▶ EXERCISE TASK: Extract each line containing the string "frame".

(Object data in JSON)
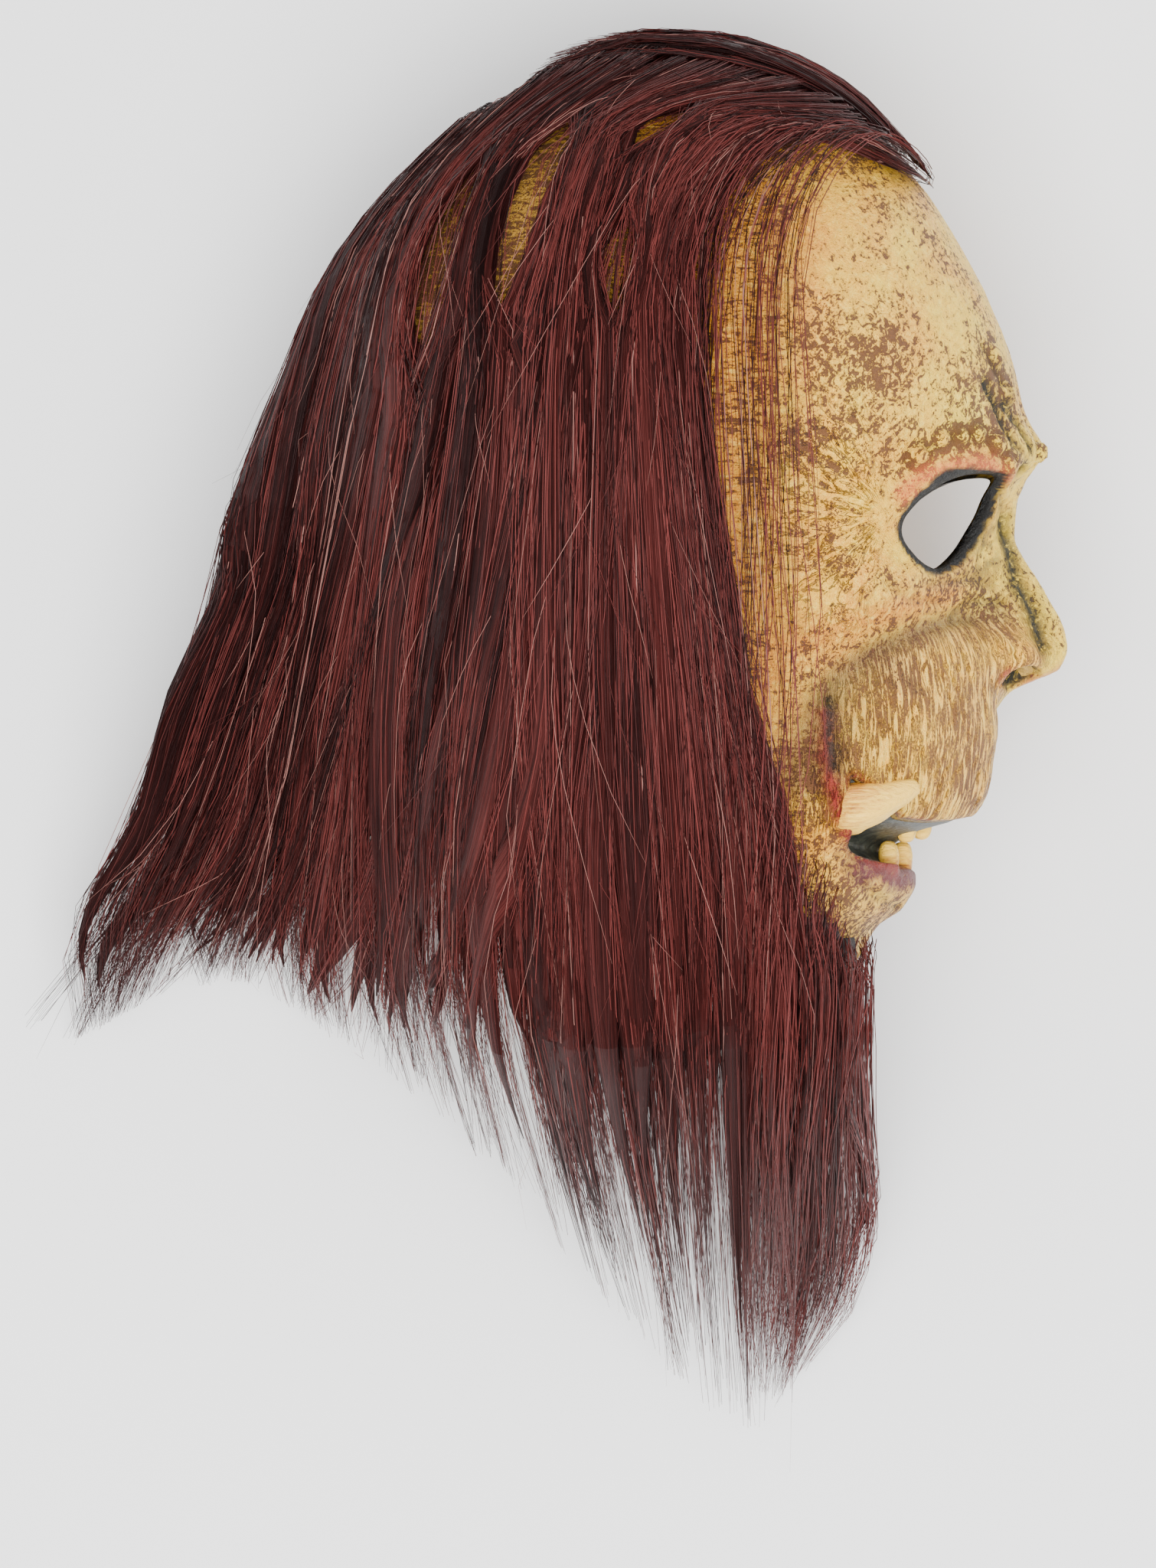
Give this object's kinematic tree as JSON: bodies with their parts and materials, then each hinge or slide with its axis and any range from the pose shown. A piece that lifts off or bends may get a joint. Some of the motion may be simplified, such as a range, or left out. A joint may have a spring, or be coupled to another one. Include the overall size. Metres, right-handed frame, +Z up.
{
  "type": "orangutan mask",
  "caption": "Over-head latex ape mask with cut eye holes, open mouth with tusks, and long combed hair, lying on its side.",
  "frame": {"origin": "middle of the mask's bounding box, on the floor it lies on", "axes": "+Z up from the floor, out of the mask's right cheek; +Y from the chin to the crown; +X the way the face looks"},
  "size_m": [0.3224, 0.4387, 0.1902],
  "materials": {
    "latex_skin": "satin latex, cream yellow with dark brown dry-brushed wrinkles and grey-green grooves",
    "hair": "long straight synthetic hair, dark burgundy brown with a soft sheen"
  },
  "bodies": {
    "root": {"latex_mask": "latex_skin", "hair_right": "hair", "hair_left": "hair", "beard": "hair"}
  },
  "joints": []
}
* * *
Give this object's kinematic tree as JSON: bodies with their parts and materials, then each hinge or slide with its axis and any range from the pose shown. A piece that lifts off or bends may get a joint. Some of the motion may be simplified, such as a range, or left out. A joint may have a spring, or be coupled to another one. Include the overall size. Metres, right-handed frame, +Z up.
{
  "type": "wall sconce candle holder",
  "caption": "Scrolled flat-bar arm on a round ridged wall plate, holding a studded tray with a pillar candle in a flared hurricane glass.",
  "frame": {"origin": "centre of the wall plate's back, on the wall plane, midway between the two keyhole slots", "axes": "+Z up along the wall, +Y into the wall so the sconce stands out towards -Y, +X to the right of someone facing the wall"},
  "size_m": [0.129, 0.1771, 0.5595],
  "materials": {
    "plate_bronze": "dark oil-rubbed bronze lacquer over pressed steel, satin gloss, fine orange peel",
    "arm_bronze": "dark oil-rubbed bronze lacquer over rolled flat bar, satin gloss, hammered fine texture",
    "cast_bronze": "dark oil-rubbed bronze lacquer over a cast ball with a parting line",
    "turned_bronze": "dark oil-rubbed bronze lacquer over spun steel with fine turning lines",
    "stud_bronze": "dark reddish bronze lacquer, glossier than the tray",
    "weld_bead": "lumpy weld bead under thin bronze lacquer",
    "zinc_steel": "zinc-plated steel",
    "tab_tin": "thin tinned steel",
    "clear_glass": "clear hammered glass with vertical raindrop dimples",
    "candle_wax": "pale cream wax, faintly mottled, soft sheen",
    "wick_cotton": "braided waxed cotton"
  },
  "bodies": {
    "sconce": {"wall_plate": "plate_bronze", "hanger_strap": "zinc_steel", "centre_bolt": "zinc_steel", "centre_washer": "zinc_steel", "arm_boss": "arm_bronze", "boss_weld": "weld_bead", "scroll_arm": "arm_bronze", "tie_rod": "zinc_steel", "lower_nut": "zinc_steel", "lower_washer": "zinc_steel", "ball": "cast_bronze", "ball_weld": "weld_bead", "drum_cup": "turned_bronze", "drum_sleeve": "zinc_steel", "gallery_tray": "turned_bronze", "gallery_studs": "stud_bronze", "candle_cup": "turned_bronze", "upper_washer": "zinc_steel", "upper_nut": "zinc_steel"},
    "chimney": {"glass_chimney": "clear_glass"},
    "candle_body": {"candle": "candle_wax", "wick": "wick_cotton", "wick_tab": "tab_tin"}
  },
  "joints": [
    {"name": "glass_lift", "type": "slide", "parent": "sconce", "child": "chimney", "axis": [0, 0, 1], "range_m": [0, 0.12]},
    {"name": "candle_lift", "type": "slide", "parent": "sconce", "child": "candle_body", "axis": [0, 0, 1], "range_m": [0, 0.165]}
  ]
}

▶ RESULT OF THE TASK:
Give this object's kinematic tree as JSON: bodies with their parts and materials, then each hinge or slide with its axis and any range from the pose shown. A piece that lifts off or bends may get a joint. Some of the motion may be simplified, such as a range, or left out. A joint may have a spring, or be coupled to another one. Include the overall size. Metres, right-handed frame, +Z up.
  "frame": {"origin": "middle of the mask's bounding box, on the floor it lies on", "axes": "+Z up from the floor, out of the mask's right cheek; +Y from the chin to the crown; +X the way the face looks"},
Give this object's kinematic tree as JSON: bodies with their parts and materials, then each hinge or slide with its axis and any range from the pose shown. A piece that lifts off or bends may get a joint. Some of the motion may be simplified, such as a range, or left out. A joint may have a spring, or be coupled to another one. Include the overall size. Metres, right-handed frame, +Z up.
  "frame": {"origin": "centre of the wall plate's back, on the wall plane, midway between the two keyhole slots", "axes": "+Z up along the wall, +Y into the wall so the sconce stands out towards -Y, +X to the right of someone facing the wall"},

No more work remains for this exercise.